While each method has its strengths, canary deployments shine when you need to test updates in production carefully without impacting your entire user base.

What are the main security and compliance considerations for canary deployments in Kubernetes?

When rolling out canary deployments in Kubernetes, keeping security and compliance at the forefront is crucial for ensuring operations run smoothly and safely.

Here are some key areas to focus on:

Traffic isolation: Route and segment traffic carefully to safeguard sensitive data and prevent unauthorised access.
Regulatory compliance: Regularly audit deployment activities to align with standards like GDPR or HIPAA, ensuring legal obligations are met.
Access controls: Use strict role-based access protocols and secure communication channels to protect your system from breaches.
Continuous monitoring: Deploy monitoring tools to quickly identify and address potential security threats, particularly in production environments.

By focusing on these elements, you can reduce risks while maintaining compliance and ensuring your deployment process stays efficient and secure.

What steps can businesses take to monitor and validate the success of a canary deployment while minimising risk and disruption?

To ensure a canary deployment runs smoothly and achieves its goals, businesses need to keep a close eye on key performance metrics in real time. Using tools like monitoring dashboards can help track essential data points, such as system health, response times, and error rates. By comparing these metrics to baseline data, teams can confirm whether the canary release is performing as expected.

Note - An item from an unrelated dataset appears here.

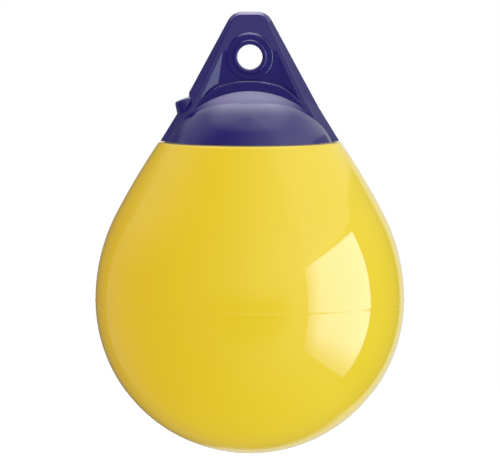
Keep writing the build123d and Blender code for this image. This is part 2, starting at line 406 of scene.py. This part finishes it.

Setting up alerting systems is another crucial step. These systems can quickly flag any anomalies, allowing teams to address potential issues before they grow into larger problems. A gradual approach to increasing traffic to the canary also plays a key role. By slowly ramping up user activity and closely monitoring its performance, businesses can limit risks and maintain system stability before fully rolling out changes to all users.

These strategies help minimise disruptions, ensuring a more seamless deployment process with little to no impact on the end-user experience.